The point is that the car still feels alive and a little theatrical, which is exactly what some buyers want from a weekend machine. The market case also still works. Cars.com now shows the 2008 Solstice GXP around $13,045 nationally, which keeps it safely inside the headline while giving buyers one of the more unusual thrills left at this price.
The Cars That Still Make The Long Way Home Feel Necessary

What makes this group interesting is not just that these cars are fast enough to entertain. It is that each one still has a clear personality in a market where so many newer cars feel smoother, safer, heavier, and a little more distant.

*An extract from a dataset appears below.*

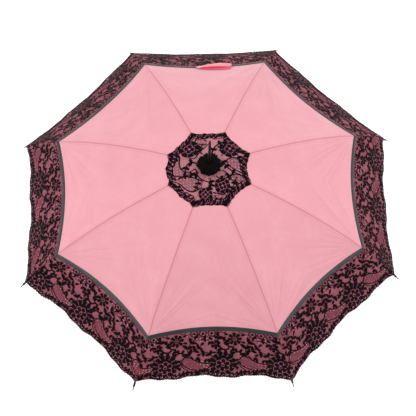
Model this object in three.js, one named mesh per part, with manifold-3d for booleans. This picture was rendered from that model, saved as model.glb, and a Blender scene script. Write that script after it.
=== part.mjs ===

That is why they still matter. The simple pleasure of finding a used car that genuinely talks back to you is not disappearing, but it is getting harder to find at honest money. Some of these are easy recommendations. Some require more nerve, more patience, or more maintenance tolerance. All of them still offer a real reward.
So which kind of thrill still feels right to you now? The open-top honesty of a Miata or Solstice, the heavy-hitting confidence of a 350Z or Mustang GT, the balanced precision of an FR-S, or the turbocharged chaos of a GTI, MazdaSpeed3, or 135i?
The best answer may be the one that makes you look back after parking it, then look for an excuse to drive it again before the day is over. At this price, that feeling is still out there, but it takes a sharper eye to find it now.